Après tout, avec d’un côté Kong qui sait parler la langue des signes et dont le regard et certaines expressions faciales sont très humanisés et de l’autre côté un Godzilla qui n’a cessé dans le MonsterVerse d’être plus ou moins (malgré un paquet de victimes collatérales comme on l’a vu avec les personnages du film précédent) le sauveur providentiel de l’humanité, quoi de mieux que de les… Non, j’arrête là, même si ça n’est pas bien compliqué d’imaginer la suite.

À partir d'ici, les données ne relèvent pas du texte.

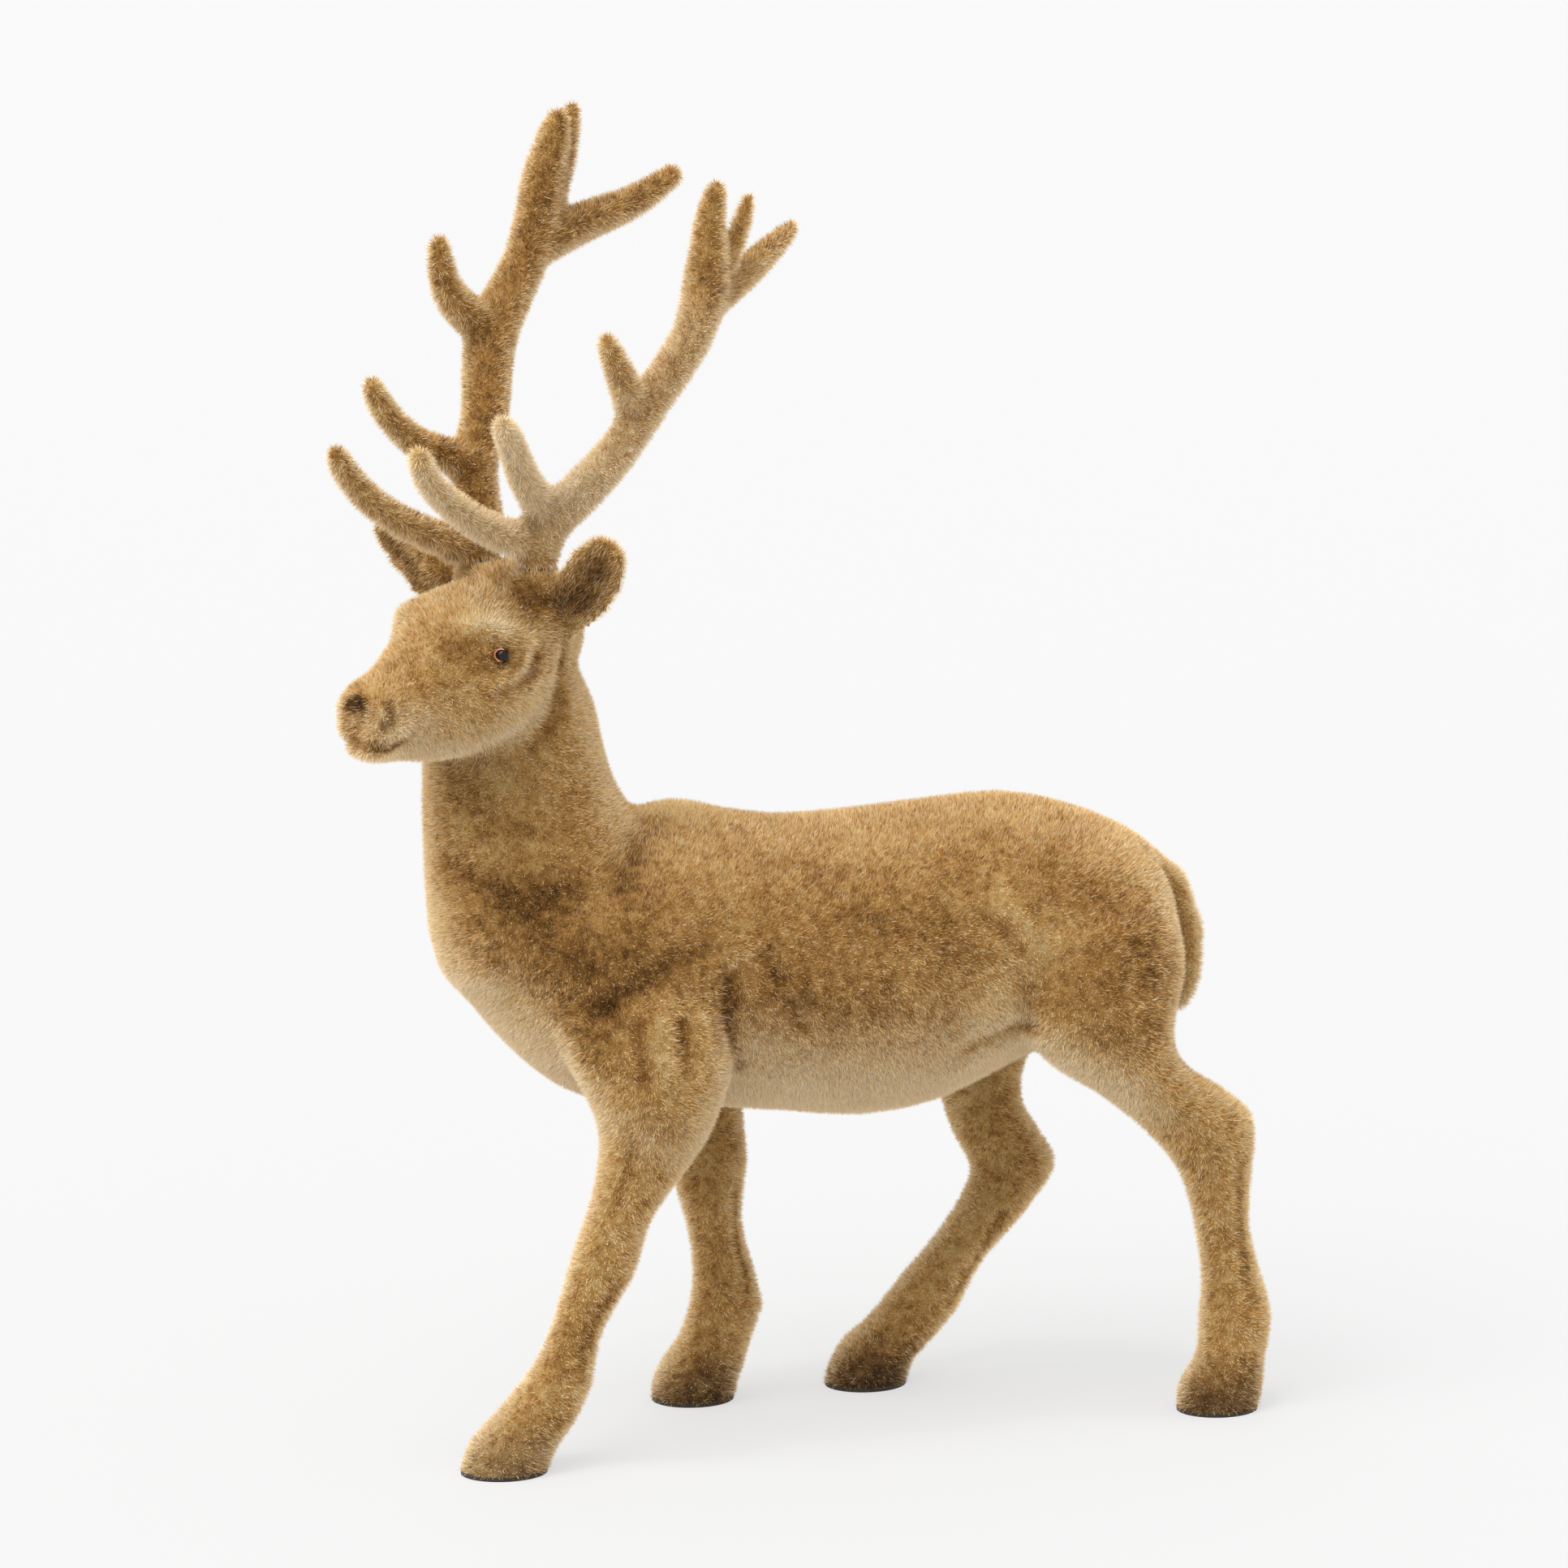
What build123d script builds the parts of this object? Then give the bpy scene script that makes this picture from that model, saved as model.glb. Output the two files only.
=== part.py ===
"""A flocked, tabletop stag figurine: moulded shells and legs over a wood and steel armature, plug-in antlers.

Millimetres, +Z up. The stag faces -Y, its left side is +X, and it stands on Z = 0.
Every limb is a run of oval stations: (x, y, z, half width across, half depth). The trunk and the
head are runs of upright ovals: (distance along, height, half width, half depth).
"""
from build123d import *
import math
import os

# Driving dimensions -------------------------------------------------------------------------
WALL = 2.5                     # moulded shell
FIT_GAP = 0.4                  # between a block and the shell around it
FAR = 400.0                    # further than any part of the stag reaches
SOLE = 1.2                     # felt sole pad under each hoof
SOLE_INSET = 1.0               # how far the pad stays inside the hoof's edge
ROD_RADIUS = 2.0               # steel rods in the legs
DOWEL_RADIUS = 6.0             # wooden spine and neck post
PEG_RADIUS = 4.0               # wooden peg in each antler
PEG_CLEARANCE = 0.08           # running fit of the peg in its socket
PEG_DEPTH = 18.0               # how far a peg goes into its socket
PEG_END_GAP = 1.0              # room under the peg
PEG_IN_ANTLER = 14.0
SOCKET_WALL = 1.5
SOCKET_FLOOR = 2.0
SEAM = 0.3                     # gap between an antler and the stump it stands on
PEDICLE_TOP = 317.0            # height of the two stumps that carry the antlers
PEDICLE_RADIUS = 9.0
PEDICLE_HEIGHT = 14.0
HEAD_TURN = 30.0               # degrees that the head is turned towards its left
NECK_Y = -90.0                 # where the head turns on the neck
EYE_RADIUS = 3.1
EYE_CLEARANCE = 0.05
EYE_HOLE_REACH = 9.0           # how far an eye's hole runs to each side of the eye
EYE_STEM_RADIUS = 0.6
EYE_STEM_LENGTH = 12.0
EYE_STEM_GRIP = 1.0            # how far the stem is moulded into the eye

TORSO = [(-117, 185, 12, 13), (-106, 182.5, 28, 28.5), (-90, 178.5, 43, 41.5), (-72, 174.5, 50, 49.5),
         (-50, 174.5, 52, 51.5), (-25, 172, 50, 54), (2, 168, 51, 53.3), (30, 166.3, 51, 55.2),
         (60, 169, 47, 54.5), (88, 175.7, 48, 48.7), (113, 176.8, 48, 41.8), (133, 173.4, 42, 36.4),
         (143.5, 170.5, 31, 31), (148, 166, 20, 20.5), (150.5, 165, 10, 10.5)]
NECK = [(0, -66, 170, 40, 38), (0, -80, 192, 41, 46), (0, -88, 212, 35, 40), (0, -92, 229, 30, 36),
        (0, -94.5, 246, 27, 33), (1, -96, 265, 25, 30.5), (3, -98, 283, 19.5, 23)]
HEAD = [(-21, 293, 8, 9), (-15, 293, 15.5, 17), (-5, 291, 21, 24), (8, 288, 24.5, 29), (24, 283, 26.5, 31),
        (38, 282, 27, 29.5), (50, 278, 22, 26), (61, 274, 17, 19.8), (72, 271.2, 15, 16.2), (79, 271, 14, 14.8),
        (84, 270.5, 8, 10)]
LEGS = {
    "fore_leg_left": [(26, -58, 190, 12, 24), (37, -57, 160, 19, 34), (40, -55, 128, 19, 24), (39, -59, 112, 15, 17.5),
                      (37, -67, 92, 11.5, 12), (36, -73, 73, 11, 12.5), (35, -82, 52, 8.5, 9.8),
                      (35, -87, 36, 9, 11.4), (35, -93.5, 24, 10.5, 13), (35, -101, 15.5, 11.5, 13.5),
                      (35, -107, 7.5, 14, 16), (35, -109.5, SOLE, 14, 16.4)],
    "fore_leg_right": [(-26, -36, 190, 12, 24), (-37, -29, 160, 19, 32), (-38, -20, 128, 18, 22), (-37, -14, 105, 14, 15.5),
                       (-36, -12, 87, 13, 15), (-35, -10.5, 66, 10, 10.7), (-35, -7.5, 50, 9.5, 11.5),
                       (-35, -6, 35, 10.5, 14), (-35, -11, 20, 11.5, 13.5), (-35, -17, 8.5, 14, 16),
                       (-35, -18.5, SOLE, 14, 16)],
    "hind_leg_left": [(24, 108, 200, 12, 24), (32, 109, 176, 21, 33.5), (38, 112.5, 152, 21, 31.5), (40, 122, 132.5, 18, 18.5),
                      (39, 136, 117, 14.5, 14.5), (38, 153, 102.5, 13, 17.5), (37, 156.5, 85, 11, 13),
                      (36, 158.5, 68, 10, 10.5), (36, 162, 50, 9.5, 11.5), (36, 164, 34, 11, 14.5),
                      (36, 162.5, 20, 11.5, 13.3), (36, 159, 9, 14, 16), (36, 157.5, SOLE, 14, 15.8)],
    "hind_leg_right": [(-24, 104, 200, 12, 24), (-32, 101, 172, 21, 34), (-38, 95, 140, 21, 27), (-37, 91.5, 118, 17, 18),
                       (-36, 94, 97, 14, 14.5), (-36, 104, 80, 12.5, 16.2), (-36, 97.5, 65, 11, 12.7),
                       (-35, 84, 49, 9.8, 10.6), (-35, 72.5, 33, 10.5, 13), (-35, 60.5, 19.5, 12, 13),
                       (-35, 50, 8.5, 14, 15.6), (-35, 47.5, SOLE, 14, 16)],
}
# Each leg rod runs from low in the leg up into a wooden block inside the trunk.
ROD_ENDS = {
    "fore_leg_left": ((36.5, -72, 75), (20, -50, 170)),
    "fore_leg_right": ((-36, -11.5, 76), (-20, -32, 170)),
    "hind_leg_left": ((38, 149, 104), (18, 108, 170)),
    "hind_leg_right": ((-36, 103, 84), (-18, 99, 170)),
}
ANTLER_FOOT = {"left": (17, -91), "right": (-5, -105)}
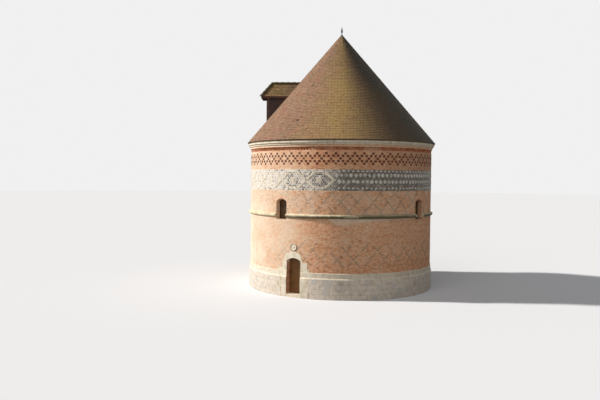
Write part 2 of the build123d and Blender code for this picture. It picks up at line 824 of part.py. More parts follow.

Mais bon, il faut bien avouer que c’est toujours joliment réalisé, c’est même parfois très impressionnant, mais au bout d’un moment (il faut dire que je les enchaîne ces films, ceci explique peut-être cela) ça tourne un peu en rond… Et même si les films ont le bon goût de varier leur approche, on se demande comment les producteurs vont parvenir à capter l’attention des spectateurs autrement que par des combats de monstres qui finiront fatalement par être redondants…

Orientation plus SF pour ce film donc, qui ouvre de nouvelles perspectives pour la suite au prix d’un scénario dont la vacuité et le WTF finissent par fatiguer le spectateur. Quant aux persos humains, je me demande s’il ne leur faudrait pas une série plutôt qu’un film pour les voir être développés un peu (tiens, justement, Apple a sorti une série intitulée « Monarch » tout récemment… 😉 ). Bon, ça se laisse donc regarder à nouveau, mais on a l’impression d’une saga déjà pas loin de s’essouffler, alors que le long-métrage précédent avait montré un sacré potentiel. Le prochain film sera certainement capital quant à son avenir.